Rutledge claims that African Americans are also set on destroying the SBC. It is better, he argued, that the denomination let them all leave.

“If Negroes [have] come to improve rather than to importune, they would have deployed the alleged-to-exist ‘collective wisdom of black Baptist pastors’ to pick apart the Baptist Faith and Message, to challenge denominational denial of settled science, to extract the Convention from its unsophisticated doctrines and dogmas of yesteryear. All desperately needed,” Rutledge wrote. “But those are beyond the Negroes’ intellectual capacities. Like two-year-olds, they know only how to whine and throw tantrums. The SBC should bid them goodbye and good riddance!”

Ronnie Floyd, president and CEO of the SBC’s Executive Committee, wrote in a statement on Twitter that Rutledge left the SBC 20 years ago and his views do not reflect the values of the convention.

“The author of this letter, John V. Rutledge, left the Southern Baptist Convention twenty years ago. It is best he did because his words and spirit of his letter to @pastordmack does not represent us at all,” Floyd assured. “It is contradictory to our BF&M and our commitment to human dignity.”

Kyle Howard, a preacher, theologian and Christian counselor who shared the letter on Twitter, said the letter was not an anomaly for black Christians advocating for racial reconciliation in evangelical circles. 

“Beloved, don’t be surprised by the date, shock at the date means you haven’t been listening,” Howard stated. “Every black Christian I know who has engaged w/ racial conciliation and/or justice work in evangelical spaces has received letters like this, many w/ threats as well. This is our life.”

Popular black Christian Rapper Lecrae agreed.

“If People only knew how NORMAL this is for many of us,” he replied.

The letter comes after the six members of the denomination’s Council of Seminary Presidents, who are all white, voted last year to condemn “racism in any form” while also rejecting critical race theory as incompatible with the faith at their annual session last year.

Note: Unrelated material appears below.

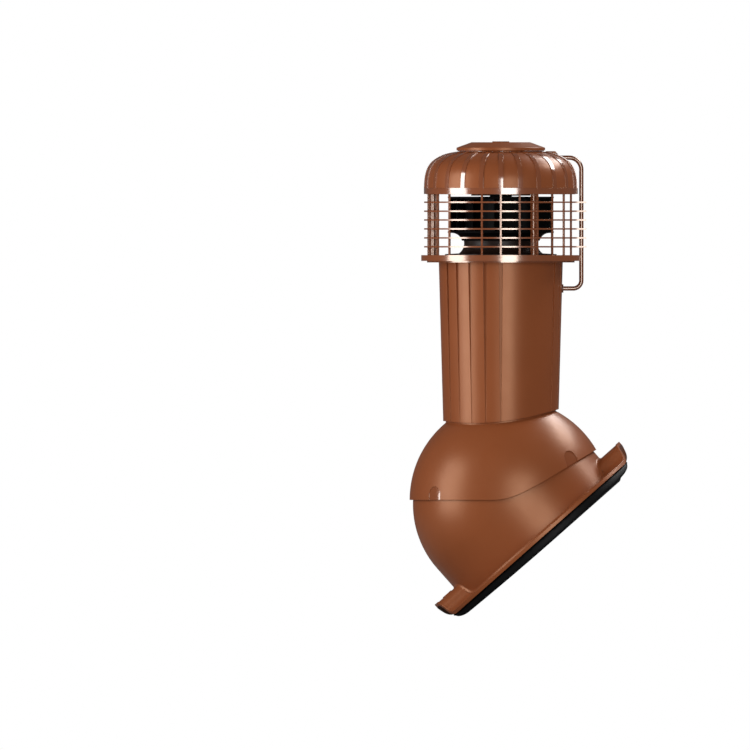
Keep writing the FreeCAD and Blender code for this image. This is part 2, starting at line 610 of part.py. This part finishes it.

The six seminary presidents who form the council are Danny Akin of Southeastern Baptist Theological Seminary, Jason K. Allen of Midwestern Baptist Theological Seminary, Jamie Dew of New Orleans Baptist Theological Seminary, Adam W. Greenway of Southwestern Baptist Theological Seminary, Jeff Iorg of Gateway Theological Seminary and Albert Mohler of Southern Baptist Theological Seminary.

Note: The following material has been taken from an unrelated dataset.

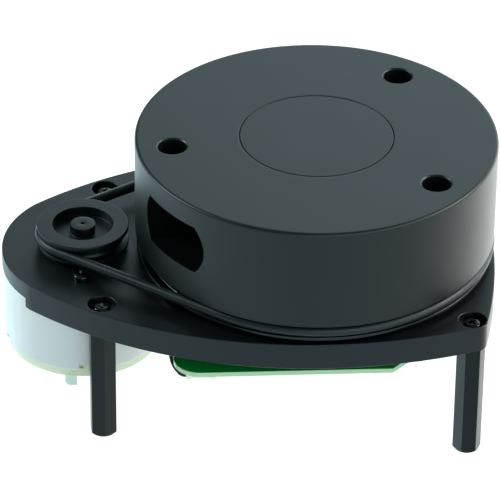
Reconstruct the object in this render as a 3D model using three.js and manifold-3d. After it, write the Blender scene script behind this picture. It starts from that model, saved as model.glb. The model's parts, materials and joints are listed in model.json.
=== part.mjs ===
// Belt-driven lidar scanner module.
//
// A flat plate stands on four hexagon standoffs. A brushed motor hangs under one end and
// drives a round belt. The belt turns a covered turret on a ball bearing at the other end,
// and the turret carries the laser and the receiver, which look out through two windows.
// Millimetres, +Z up. The origin is on the floor under the middle of the module, and +X
// runs from the motor to the turret. Plan places are measured from the turret's axis.

import * as THREE from "three";
import { mergeVertices } from "three/addons/utils/BufferGeometryUtils.js";
import Module from "manifold-3d";

const wasm = await Module();
wasm.setup();

// ---------------------------------------------------------------- driving dimensions

const TURRET_X = 12.95; // the turret's axis, from the middle of the module
const AXLE_DISTANCE = 45.2; // turret axis to motor axis
const MOTOR_X = -AXLE_DISTANCE;
const TURRET_AZIMUTH = -172.2; // where the optics look, in degrees from +X
const RUNNING_GAP = 0.05; // radial clearance of a running fit
const FIT_GAP = 0.15; // clearance round a piece that is fixed in its seat

const PLATE_BOTTOM = 24.2;
const PLATE_TOP = 29.7;
const MOTOR_SEAT = 26.4; // the plate's underside over the motor

const STANDOFF_FLATS = 4.8;
const STANDOFF_CHAMFER = 0.45;
const STANDOFFS = [
  { x: -41.2, y: -20.6, azimuth: -82.4 },
  { x: -41.2, y: 20.6, azimuth: -20 },
  { x: 29.3, y: -26.2, azimuth: -54.3 },
  { x: 29.3, y: 26.2, azimuth: 10 },
];
const SCREW_HEAD_RADIUS = 1.6;
const SCREW_HEAD_HEIGHT = 1.3;
const SHANK_RADIUS = 1;
const THREAD_RADIUS = SHANK_RADIUS + RUNNING_GAP; // a tapped hole, left plain
const SCREW_HOLE_RADIUS = SHANK_RADIUS + FIT_GAP; // a hole that a screw passes through
const COUNTERBORE_RADIUS = 2.7;
const COUNTERBORE_DEPTH = 1.8;

const CAN_RADIUS = 15.65;
const CAN_BOTTOM = 10.7;
const CAN_WALL = 1;
const END_CAP_RADIUS = 15;
const END_CAP_BOTTOM = 8.6;
const MOTOR_BOSS_RADIUS = 4.5;
const MOTOR_BOSS_TOP = 28.4;
const MOTOR_SCREW_RADIUS = 12; // the two fixing screws' distance from the motor axis
const MOTOR_SHAFT_RADIUS = 1;
const SHAFT_BORE = MOTOR_SHAFT_RADIUS + RUNNING_GAP;

const BELT_Z = 32.5;
const BELT_RADIUS = 1;
const TURRET_PITCH = 34.2; // belt centre line on the turret
const PULLEY_PITCH = 8.4; // belt centre line on the motor pulley
const PULLEY_BOTTOM = 30.3;
const PULLEY_TOP = 34.7;
const PULLEY_FLANGE = 8.92;
const PULLEY_RECESS = 5.93;
const PULLEY_RECESS_DEPTH = 1.9;
const PULLEY_HUB = 2.43;

const BEARING_BOTTOM = 25.2;
const BEARING_WIDTH = 4;
const BEARING_TOP = BEARING_BOTTOM + BEARING_WIDTH;
const BEARING_BORE = 10;
const BEARING_OUTER = 13.5;
const BALL_CIRCLE = 11.75;
const BALL_RADIUS = 0.8;
const BALL_COUNT = 8;

const DECK_UNDERSIDE = 31;
const DECK_FLOOR = 33.6;
const DECK_RADIUS = 34.7;
const COVER_RADIUS = 35;
const COVER_WALL = 2;
const COVER_BOTTOM = 34.1;
const COVER_TOP = 54.7;
const COVER_EDGE = 1.2; // rounding of the cover's top edge
const COVER_SCREW_RADIUS = 28;
const COVER_SCREW_AZIMUTHS = [0, 134.3, -134.3]; // from the direction the optics look
const WELL_RADIUS = 2.8;
const WELL_FLOOR = 45;
const DISC_RADIUS = 14.8;
const DISC_THICKNESS = 0.6;

const WINDOW_Y = 16.15; // the two windows' distance from the turret's middle plane
const WINDOW_Z = 45.3;
const RECEIVER_WINDOW = { width: 16, height: 10, corner: 2.6 };
const LASER_WINDOW = { width: 10, height: 10, corner: 4 };

const BOARD_TOP = 21;
const BOARD_THICKNESS = 1;
const BOARD_TURN = 2.1; // the main board sits a little askew, in degrees

// ---------------------------------------------------------------- solids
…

Mohler, who is currently among three candidates vying to become the convention’s next president, argued that advocacy based on ideas like critical race theory and intersectionality “has no rightful place within an SBC seminary.”

The decision has since sparked an ongoing exodus of black leaders from the denomination as many maintain, as previously noted in SBC Resolution 9, that critical race theory can be a useful analytical tool to help people understand systemic racism.

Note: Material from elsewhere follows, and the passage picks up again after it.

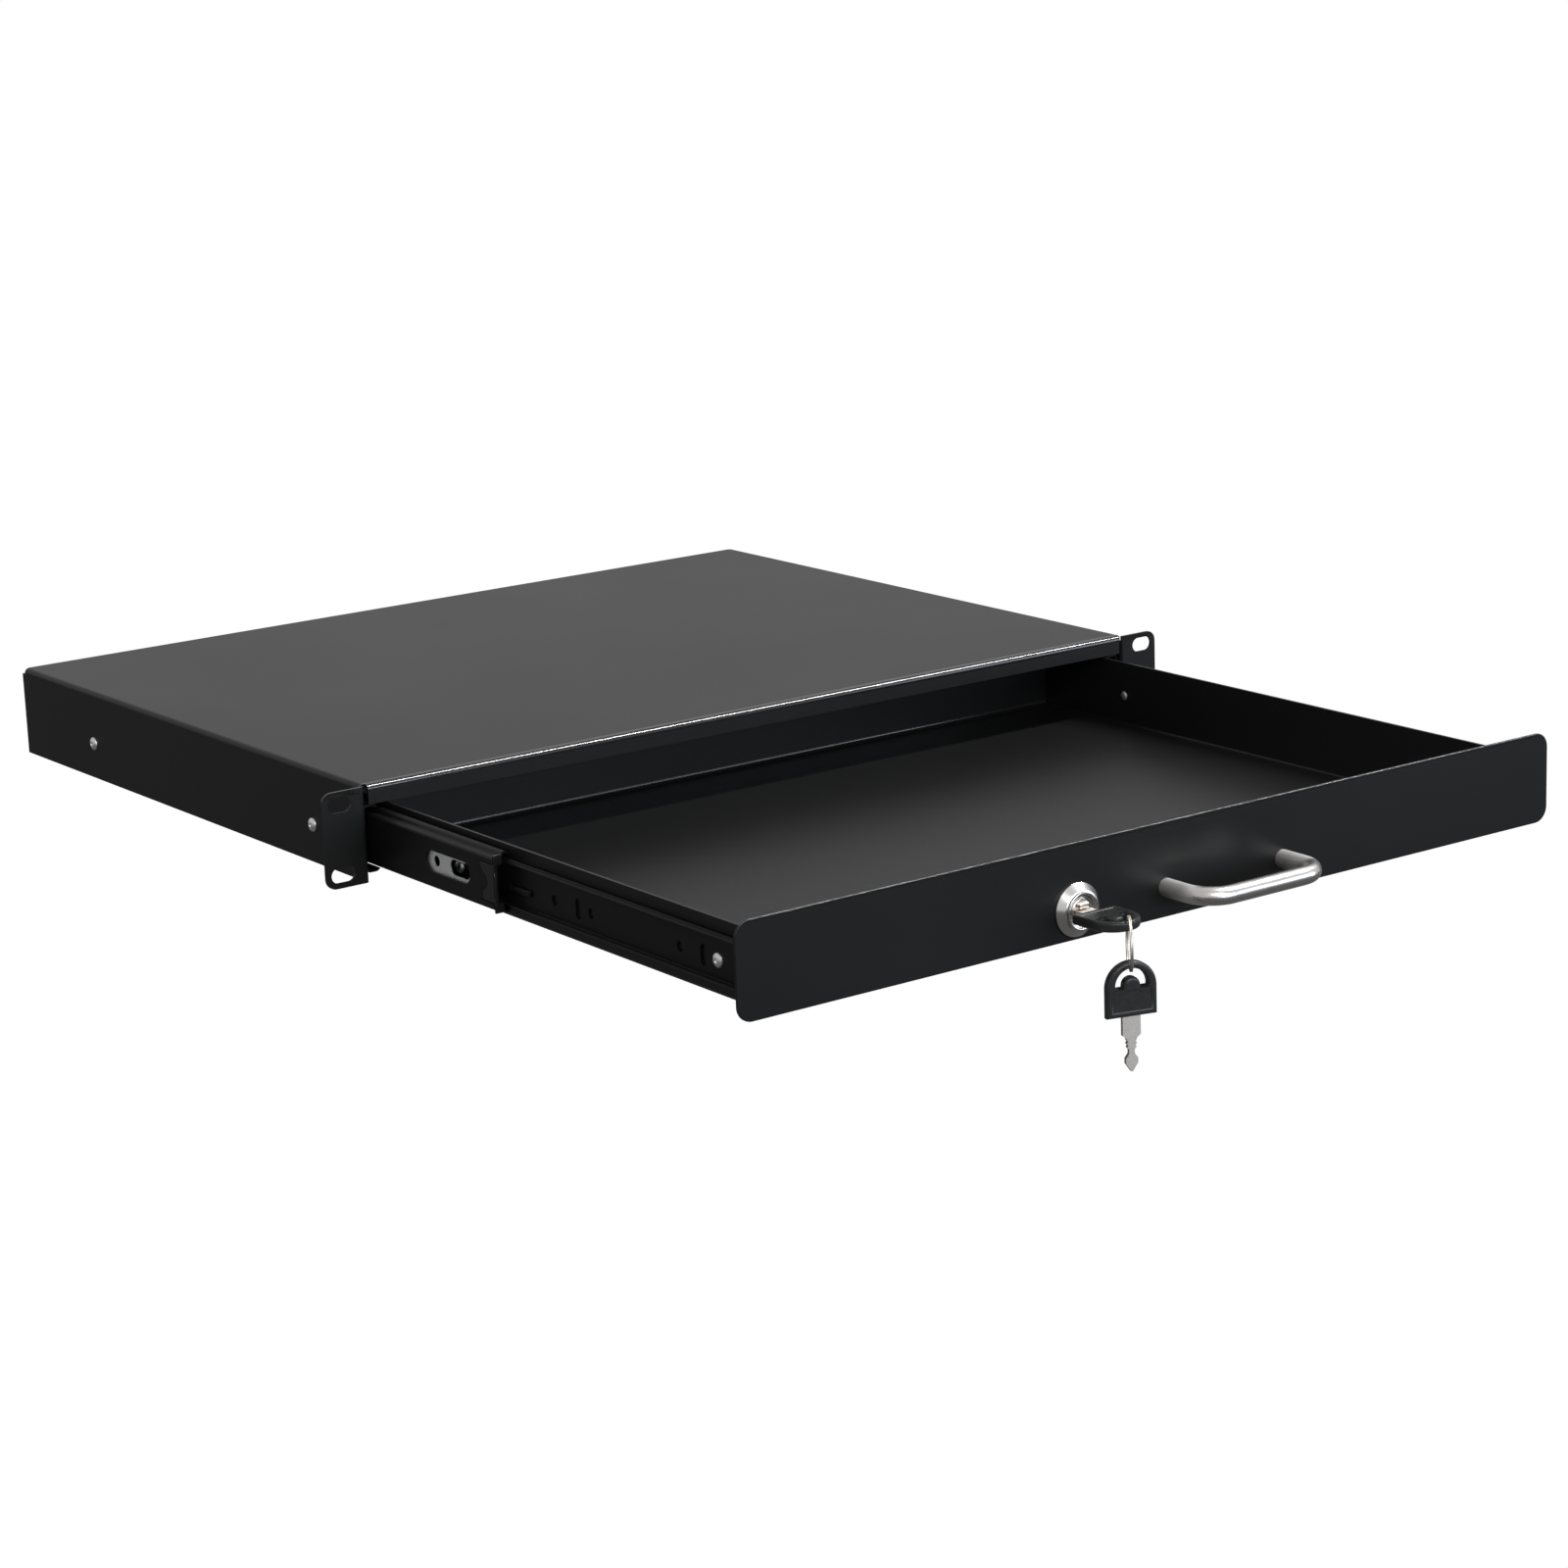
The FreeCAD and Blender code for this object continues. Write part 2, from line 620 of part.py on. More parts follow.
def ball_rows(name, u, w, front, length, diameter):
    """The balls of one cage, in an upper and a lower row."""
    balls = []
    for sign in ("+", "-"):
        for number in range(BALLS):
            ball = doc.addObject("Part::Sphere", f"{name}_ball")
            ball.setExpression("Radius", expr(f"({diameter}) / 2"))
            step = f"(({length}) - 2 * ball_margin) / {BALLS - 1} * {number}"
            place(ball, f"-(case_inner) + {u}", f"({front}) + ball_margin + {step}",
                  f"rail_centre {sign} {w}")
            balls.append(ball)
    made = doc.addObject("Part::Compound", name)
    made.Label = name
    made.Links = balls
    parts[name] = made
    return made


def ball_holes(name, u, w, front, length, radius, tilt):
    """Drills for the balls, square to the part of the cage that holds them."""
    tools = []
    for sign in (1, -1):
        for number in range(BALLS):
            tool = doc.addObject("Part::Cylinder", f"{name}_hole")
            tool.setExpression("Radius", expr(radius))
            tool.setExpression("Height", expr(f"2 * ({radius})"))
            lean = FreeCAD.Rotation(V(0, 1, 0), -tilt * sign)
            ahead = lean.multVec(V(0, 0, 1))
            tool.Placement = FreeCAD.Placement(V(), lean)
            step = f"(({length}) - 2 * ball_margin) / {BALLS - 1} * {number}"
            way = "+" if sign > 0 else "-"
            place(tool, f"-(case_inner) + {u} - ({ahead.x}) * ({radius})",
                  f"({front}) + ball_margin + {step}",
                  f"rail_centre {way} {w} - ({ahead.z}) * ({radius})")
            tools.append(tool)
    return tools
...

While the council has expressed regret for any unintended offense its statement has caused, Greenway has since defended the position. He argued that some disagreements over the statement are a matter of emotional misunderstandings.

“Feelings and sentiments are undeniably visceral, but not unimpeachably veridical. Specifically, the CSP statement not only did not deny systemic racism, but reaffirmed denominational condemnations of it,” he explained. “I want to make this point as charitably but honestly as I can: misconstruing the CSP statement’s rejection of CRT/I as being synonymous with or code for the SBC seminary presidents denying systemic racism is bearing false witness."

“Furthermore, when feelings become all-consuming and paramount in determining courses of action irrespective of the facts contained in plain language, we commit the fallacy of eisegesis, or reading into texts meanings we feel or interpretations we want to impose," Greenway continued. 

McKissic announced last month that he is ending his relationships with the Southern Baptists of Texas Convention after SBTC leaders issued a “strongly worded, anti-CRT policy that denounces all aspects of critical race theory.” McKissic also vowed to leave the SBC if the convention’s leaders rescind Resolution 9 on critical race theory passed by messengers in 2019. 

Last July, Pastor John Onwuchekwa, who pastors the diverse but predominantly black Cornerstone Church Atlanta, announced that his congregation voted to leave the SBC.

Last December, Rev. Ralph West of The Church Without Walls in Houston, Texas announced that the congregation cut ties with SBC over the recent statement from the seminary presidents denouncing critical race theory and intersectionality.